I think the most widely read/shared basic income article of the month was Colin Holtz’s piece in the Guardian about how the Panama Papers prove we can definitely afford it. John Harris too had a very widely read article in the Guardian. Basic income also appeared in the The Telegraph, the New York Times, Mother Jones, The World Bank, New Statesman, The Verge, The Independent, Tech Insider, The Huffington Post, and Quartz.
Rutger Bregman’s new book resulted in article after article after article and review after review after review about it, and Collision 2016, America’s fastest growing tech conference with over 7,500 attendees from more than 50 countries, invited me to their Center stage to talk basic income with Jack Smith IV of Mic.com.
In activism news, basic income took to the streets! The No Jobs bloc marched in London, UK to demand a future of automation and basic income, and robots protested on the streets of Switzerland with the demand to let humans work for them.
The second ever basic income Create-A-Thon took place in Los Angeles, and in the Bay Area a Care and Cash event was held that assembled a panel of social service sector workers to discuss basic income. An Oxford style debate about basic income was held in London, Ontario, and a basic income conference was held in Halifax that included the mayor.
Meanwhile, in Switzerland a group successfully crowdfunded a fifth of a million euros in order to make the world’s biggest question — essentially, “What would you do with a basic income?” — into literally the world’s biggest question by printing it out in Guinness Book of World Record size. It’ll be about the size of a soccer stadium and weigh around 7 tons. Additionally, another group in Switzerland successfully crowdfunded a year of basic income for someone, which makes them the fourth country to have done so following Germany, the Netherlands, and the US.

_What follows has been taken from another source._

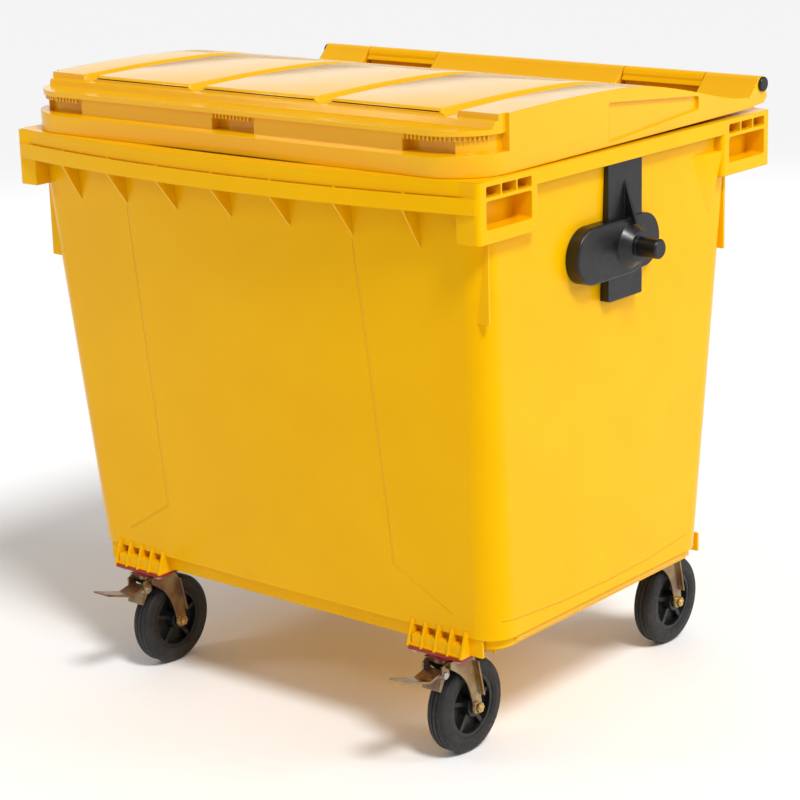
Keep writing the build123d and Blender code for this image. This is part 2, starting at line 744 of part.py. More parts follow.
# Hinge pins, fast in the brackets, with a cap on each outer end.
with BuildPart() as hinge_pin:
    with BuildSketch(Plane.YZ.offset(hinge_pin_inner)):
        with Locations((hinge_y, hinge_z)):
            Circle(hinge_pin_radius)
    extrude(amount=lid_half + 1 - hinge_pin_inner)
save(hinge_pin.part, "hinge_pin_right")
save(mirror(hinge_pin.part, about=Plane.YZ), "hinge_pin_left")

with BuildPart() as pin_cap:
    with BuildSketch(Plane.YZ.offset(lid_half + 1)):
        with Locations((hinge_y, hinge_z)):
            Circle(cap_radius)
    extrude(amount=cap_thickness)
    fillet(pin_cap.faces().sort_by(Axis.X)[-1].edges(), 3)
save(pin_cap.part, "pin_cap_right")
save(mirror(pin_cap.part, about=Plane.YZ), "pin_cap_left")

# ---------------------------------------------------------------- drain
with BuildPart() as drain_plug:
    with Locations((0, drain_y, base_bottom - drain_seal - drain_flange / 2)):
        Cylinder(drain_flange_radius, drain_flange)
    with Locations((0, drain_y, base_bottom - drain_seal + 4)):
        Cylinder(drain_radius - 0.5, 8)
    with Locations((0, drain_y, base_bottom - drain_seal - drain_flange - 3)):
        Box(44, 8, 8)
    chamfer(drain_plug.faces().sort_by(Axis.Z)[-1].edges(), 1.5)
save(drain_plug.part, "drain_plug")

with BuildPart() as drain_ring:
    with Locations((0, drain_y, base_bottom - drain_seal / 2)):
        Cylinder(drain_flange_radius - 2, drain_seal)
        Cylinder(drain_radius + 1, drain_seal, mode=Mode.SUBTRACT)
save(drain_ring.part, "drain_seal")

# ---------------------------------------------------------------- caster pieces, pivot at the origin
with BuildPart() as mount_plate:
    with Locations((0, 0, plate_top - plate_thickness / 2)):
        Box(plate_length, plate_width, plate_thickness)
    fillet(mount_plate.edges().filter_by(Axis.Z), 8)
    with BuildSketch(Plane.XY.offset(plate_top - plate_thickness)):
        Circle(race_radius)
    extrude(amount=race_bottom - plate_top + plate_thickness, taper=10)
    with BuildSketch(Plane.XY.offset(race_bottom - 1)):
        Circle(kingpin_radius)
        with GridLocations(2 * plate_bolt_x, 2 * plate_bolt_y, 2, 2):
            Circle(mount_bolt_radius)
    extrude(amount=plate_top - race_bottom + 2, mode=Mode.SUBTRACT)

with BuildPart() as kingpin:
    with BuildSketch(Plane.XY.offset(crown_bottom - swivel_gap - kingpin_head)):
        Circle(kingpin_head_radius)
    extrude(amount=kingpin_head)
    with BuildSketch(Plane.XY.offset(crown_bottom - swivel_gap)):
        Circle(kingpin_radius)
    extrude(amount=plate_top - crown_bottom + swivel_gap)
    with BuildSketch(Plane.XY.offset(plate_top)):
        Circle(kingpin_head_radius)
    extrude(amount=5)
    chamfer(kingpin.faces().sort_by(Axis.Z)[-1].edges(), 1.5)

with BuildPart() as seal_ring:
    with BuildSketch(Plane.XY.offset(crown_top)):
        Circle(seal_radius)
        Circle(kingpin_radius + king_clearance + 6, mode=Mode.SUBTRACT)
    extrude(amount=race_bottom - swivel_gap - crown_top)
    fillet(seal_ring.edges().group_by(Axis.Z)[-1].sort_by(SortBy.LENGTH)[-1], 1.5)

with BuildPart() as fork:
    with BuildSketch(Plane.XY.offset(crown_bottom)):
        Circle(crown_radius)
        with Locations((0, (leg_top_front + leg_top_rear) / 2)):
            Rectangle(2 * fork_half, leg_top_rear - leg_top_front)
    extrude(amount=crown_top - crown_bottom)
    for side in (-1, 1):
        leg_start = fork_half - fork_leg if side > 0 else -fork_half
        with BuildSketch(Plane.YZ.offset(leg_start)):
            with BuildLine():
                rise = radians(24)
                Polyline((trail + leg_end_radius, wheel_radius),
                         (leg_top_rear + 12, crown_bottom - 10), (leg_top_rear, crown_top - 1),
                         (leg_top_front, crown_top - 1), (leg_top_front, crown_bottom - 6))
                Spline((leg_top_front, crown_bottom - 6), (6, crown_bottom - 42),
                       (trail - leg_end_radius * cos(rise), wheel_radius + leg_end_radius * sin(rise)),
                       tangents=[(0.8, -0.5), (0.25, -1)])
                Line((trail - leg_end_radius * cos(rise), wheel_radius + leg_end_radius * sin(rise)),
                     (trail + leg_end_radius, wheel_radius))
            make_face()
            with Locations((trail, wheel_radius)):
                Circle(leg_end_radius)
        extrude(amount=fork_leg)
    # Each leg's rear edge is folded outwards as a stiffener.
    for side in (-1, 1):
        with BuildSketch(Plane.YZ.offset(fork_half if side > 0 else -fork_half - leg_flange)):
            with BuildLine():
                Polyline((trail + leg_end_radius - 1, wheel_radius + 24), (leg_top_rear + 12, crown_bottom - 12),
                         (leg_top_rear + 8, crown_bottom - 12), (trail + leg_end_radius - 5, wheel_radius + 24),
                         close=True)
            make_face()
        extrude(amount=leg_flange)
    with BuildSketch(Plane.XY.offset(crown_bottom - 1)):
        Circle(kingpin_radius + king_clearance)
    extrude(amount=crown_top - crown_bottom + 2, mode=Mode.SUBTRACT)
    with BuildSketch(Plane.YZ.offset(-fork_half - 1)):
        with Locations((trail, wheel_radius)):
            Circle(axle_radius)
    extrude(amount=2 * fork_half + 2, mode=Mode.SUBTRACT)

# A braked fork also has two ears in front that carry the pedal's pin.
with BuildPart() as braked_fork:
    add(fork.part)
    for side in (-1, 1):
        ear_start = brake_half if side > 0 else -brake_half - ear_thickness
        with BuildSketch(Plane.YZ.offset(ear_start)):
            with BuildLine():
                Polyline((leg_top_front + 4, crown_top - 1), (leg_top_front + 6, brake_z - 4),
                         (brake_y + 2, brake_z - brake_barrel_radius), (brake_y - 2, brake_z + 2),
                         (brake_y - brake_barrel_radius, brake_z), (brake_y - brake_barrel_radius, crown_top - 6),
                         (leg_top_front - 2, crown_top - 1), close=True)
            make_face()
            with Locations((brake_y, brake_z)):
                Circle(brake_barrel_radius)
        extrude(amount=ear_thickness)
    with BuildSketch(Plane.YZ.offset(-brake_half - ear_thickness - 1)):
        with Locations((brake_y, brake_z)):
            Circle(brake_pin_radius)
    extrude(amount=2 * (brake_half + ear_thickness + 1), mode=Mode.SUBTRACT)

with BuildPart() as brake_pin:
    with BuildSketch(Plane.YZ.offset(-brake_half - ear_thickness - 2)):
        with Locations((brake_y, brake_z)):
            Circle(brake_pin_radius)
    extrude(amount=2 * (brake_half + ear_thickness + 2))
    for side in (-1, 1):
        pin_head = brake_half + ear_thickness + 0.2 if side > 0 else -brake_half - ear_thickness - 3.2
        with BuildSketch(Plane.YZ.offset(pin_head)):
            with Locations((brake_y, brake_z)):
                Circle(brake_pin_radius + 3)
        extrude(amount=3)

with BuildPart() as brake_pedal:
    with BuildSketch(Plane.YZ.offset(-brake_half + side_gap)):
        with Locations((brake_y, brake_z)):
            Circle(brake_barrel_radius)
    extrude(amount=2 * (brake_half - side_gap))
    with BuildSketch(Plane.YZ.offset(-brake_half + side_gap)):
        with BuildLine():
            bend = (brake_y - 42, brake_z - 5)
            Polyline((brake_y - 4, brake_z + 3), bend, (pedal_tip_y, pedal_tip_z - pedal_thickness),
                     (pedal_tip_y, pedal_tip_z), (bend[0] + 2, bend[1] + pedal_thickness + 1),
                     (brake_y - 4, brake_z + 8), close=True)
        make_face()
    extrude(amount=2 * (brake_half - side_gap))
    with BuildSketch(Plane.YZ.offset(-brake_half + side_gap)):
        with BuildLine():
            Polyline((brake_y - 6, brake_z), (brake_y - 16, brake_z - 30), (brake_y - 10, brake_z - 34),
                     (brake_y + 4, brake_z - 10), (brake_y + 4, brake_z), close=True)
        make_face()
    extrude(amount=2 * (brake_half - side_gap))
    with BuildSketch(Plane.YZ.offset(-brake_half)):
        with Locations((brake_y, brake_z)):
            Circle(brake_pin_radius + brake_pin_clearance)
    extrude(amount=2 * brake_half, mode=Mode.SUBTRACT)

with BuildPart() as axle_bolt:
    with BuildSketch(Plane.YZ.offset(-fork_half)):
        with Locations((trail, wheel_radius)):
            Circle(axle_radius)
    extrude(amount=2 * fork_half + axle_head + 4)
    with BuildSketch(Plane.YZ.offset(-fork_half)):
        with Locations((trail, wheel_radius)):
            RegularPolygon(axle_head_flats / 2, 6, major_radius=False)
    extrude(amount=-axle_head)
    chamfer(axle_bolt.faces().sort_by(Axis.X)[-1].edges(), 1.5)

with BuildPart() as axle_nut:
    with BuildSketch(Plane.YZ.offset(fork_half)):
        with Locations((trail, wheel_radius)):
            Circle(axle_head_flats / 2 + 2.5)
            Circle(axle_radius, mode=Mode.SUBTRACT)
    extrude(amount=1.5)
    with BuildSketch(Plane.YZ.offset(fork_half + 1.5)):
        with Locations((trail, wheel_radius)):
            RegularPolygon(axle_head_flats / 2, 6, major_radius=False)
            Circle(axle_radius, mode=Mode.SUBTRACT)
    extrude(amount=axle_head)

sleeve_half = fork_half - fork_leg
with BuildPart() as axle_sleeve:
    with BuildSketch(Plane.YZ.offset(-sleeve_half)):
        with Locations((trail, wheel_radius)):
            Circle(sleeve_radius)
            Circle(axle_radius, mode=Mode.SUBTRACT)
    extrude(amount=2 * sleeve_half)

with BuildPart() as wheel_hub:
    rim_half_width = wheel_width / 2 - 5
    with BuildSketch(Plane.YZ.offset(-hub_half)):
        with Locations((trail, wheel_radius)):
            Circle(hub_radius)
    extrude(amount=2 * hub_half)
    with BuildSketch(Plane.YZ.offset(-rim_half_width)):
        with Locations((trail, wheel_radius)):
            Circle(tyre_bore_radius)
            Circle(tyre_bore_radius - hub_rim_wall, mode=Mode.SUBTRACT)
    extrude(amount=2 * rim_half_width)
    with BuildSketch(Plane.YZ.offset(-hub_web / 2)):
        with Locations((trail, wheel_radius)):
            Circle(tyre_bore_radius - 2)
    extrude(amount=hub_web)
    for k in range(spoke_count):
        angle = k * 360 / spoke_count + 90
        middle = (hub_radius + tyre_bore_radius - hub_rim_wall) / 2
        spoke_y = trail + middle * cos(radians(angle))
        spoke_z = wheel_radius + middle * sin(radians(angle))
        with BuildSketch(Plane.YZ.offset(-rim_half_width + 3)):
            with Locations(Location((spoke_y, spoke_z), angle)):
                Rectangle(tyre_bore_radius - hub_rim_wall - hub_radius + 6, 9)
        extrude(amount=2 * (rim_half_width - 3))
    with BuildSketch(Plane.YZ.offset(-hub_half)):
        with Locations((trail, wheel_radius)):
            Circle(sleeve_radius + sleeve_clearance)
    extrude(amount=2 * hub_half, mode=Mode.SUBTRACT)

with BuildPart() as tyre:
    axle_line = Axis((0, trail, wheel_radius), (1, 0, 0))
    half = wheel_width / 2
    with BuildSketch(Plane.XY.offset(wheel_radius)):
        with BuildLine():
            low = trail + tyre_bore_radius
            high = trail + wheel_radius
            Line((-half + 4, low), (half - 4, low))
            Line((half - 4, low), (half, low + 8))
            Line((half, low + 8), (half - 1, high - 12))
            ThreePointArc((half - 1, high - 12), (half - 4.5, high - 4), (half - 12, high))
            Line((half - 12, high), (-half + 12, high))
            ThreePointArc((-half + 12, high), (-half + 4.5, high - 4), (-half + 1, high - 12))
            Line((-half + 1, high - 12), (-half, low + 8))
            Line((-half, low + 8), (-half + 4, low))
        make_face()
        with Locations((0, high)):
            with GridLocations(2 * (half - 8) / (ridge_count - 1), 1, ridge_count, 1):
                Rectangle(2.4, 2 * ridge_depth, mode=Mode.SUBTRACT)
    revolve(axis=axle_line)

# ---------------------------------------------------------------- the four casters in place
corners = {"front_left": (-caster_x, caster_front), "front_right": (caster_x, caster_front),
           "rear_left": (-caster_x, caster_rear), "rear_right": (caster_x, caster_rear)}
for corner, (x, y) in corners.items():
    braked = corner.startswith("front")
    pieces = {"mount_plate": mount_plate, "kingpin": kingpin, "seal_ring": seal_ring,
              "fork": braked_fork if braked else fork, "axle_bolt": axle_bolt, "axle_nut": axle_nut,
              "axle_sleeve": axle_sleeve, "wheel_hub": wheel_hub, "tyre": tyre}
    if braked:
        pieces["brake_pedal"] = brake_pedal
        pieces["brake_pin"] = brake_pin
    for piece_name, piece in pieces.items():
        save(piece.part.moved(Location((x, y, 0))), f"{piece_name}_{corner}")

with BuildPart() as mount_bolts:
    with BuildSketch(Plane.XY.offset(plate_top - plate_thickness)):
        with Locations(*mount_bolt_places):
            Circle(mount_bolt_radius)
    extrude(amount=plate_thickness + mount_bolt_depth - 1)
    with BuildSketch(Plane.XY.offset(plate_top - plate_thickness)):
        with Locations(*mount_bolt_places):
            RegularPolygon(8.5, 6, major_radius=False)
    extrude(amount=-5)
save(mount_bolts.part, "mount_bolts")
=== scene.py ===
"""Dresses the four-wheeled waste container and sets it in a plain studio.

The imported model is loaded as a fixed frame. Each sub-assembly is a class that gives its
pieces their finishes and adds or refines the pieces that need more shape than the frame has.
Lengths are in metres, +Z up, +Y to the rear (hinge side), +X to the right.
"""

import json
import logging
from abc import ABC, abstractmethod
from collections.abc import Callable, Iterable
from dataclasses import dataclass
from enum import Enum
from math import cos, radians, sin

import bpy
from mathutils import Matrix, Vector

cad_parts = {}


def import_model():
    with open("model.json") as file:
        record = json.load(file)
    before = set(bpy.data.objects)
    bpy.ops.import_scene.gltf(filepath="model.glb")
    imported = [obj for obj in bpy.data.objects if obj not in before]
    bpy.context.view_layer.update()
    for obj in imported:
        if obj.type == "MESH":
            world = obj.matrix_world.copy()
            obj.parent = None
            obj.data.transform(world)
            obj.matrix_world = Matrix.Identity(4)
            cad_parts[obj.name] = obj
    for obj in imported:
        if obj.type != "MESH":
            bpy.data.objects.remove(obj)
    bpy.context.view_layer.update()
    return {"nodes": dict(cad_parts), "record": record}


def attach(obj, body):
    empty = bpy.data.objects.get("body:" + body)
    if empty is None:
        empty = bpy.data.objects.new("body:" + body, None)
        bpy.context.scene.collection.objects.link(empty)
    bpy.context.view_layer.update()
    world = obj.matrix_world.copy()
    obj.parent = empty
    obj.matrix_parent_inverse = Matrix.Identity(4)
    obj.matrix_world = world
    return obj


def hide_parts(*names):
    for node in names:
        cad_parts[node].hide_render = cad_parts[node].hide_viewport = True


log = logging.getLogger("container")

Colour = tuple[float, float, float]
Point = tuple[float, float, float]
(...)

Speaking of the Netherlands, 40,000 signatures were gathered to get their Parliament to discuss basic income, and in Minnesota, a caucus resolution was passed in support of basic income by BIG MN’s Liane Gale, and a new local BIG group formed in Taiwan.
With each passing month, it’s incredible to see the new names coming out in support of basic income. In April, it was economist and former Finance Minister of Greece Yanis Varoufakis, former Chief Economist of UBS George Magnus, International VP of the Service Employees International Union (SEIU) David Rolf, MSNBC’s Chris Hayes, VICE’s Eddie Huang, Founder and CEO of Nationbuilder Jim Gilliam, Founder and CEO of Stocktwits Howard Lindzon, world record-setting ocean biker Ebrahim Hemmatnia, and just this week, even though I should wait till next month but I can’t because it’s so huge, multi-billionaire Bill Gross of Janus Capital.
BIG Left and Right Support
From the right, it was asked if basic income could save free market economies, the Adam Smith Institute made the neoliberal case for basic income, CATO wrote about ending welfare as we know it with basic income, and Ordinary Times posted a great piece by the editor of Cate Unbound about how basic income would improve Hayekian price signaling.
From the left, the Weekly Worker argued that basic income is urgently needed, Irish Socialist Economic explained why the left should support basic income, and Feminist Current showed how basic income is feasible and feminist.
There was even a great piece on the Student Christian Movement blog arguing that it’s time for Christians to embrace basic income.
The North American Basic Income Guarantee Congress 2016 is taking place May 12–15 in Winnipeg, Canada at the University of Manitoba. You can still register and also look at the schedule of speakers over here. On May 13 the UNRISD will discuss UBI, on May 17 RSA Scotland will discuss it, and on May 23 it will be discussed in the House of Commons.
Well, those are the highlights for April. My apologies if I missed anything and please feel free to send me news you feel absolutely needs to make the next newsletter. I don’t want to leave anything out, and I’m trying hard not to.
Thank you for helping to grow the movement for basic income, and I will update you again next month!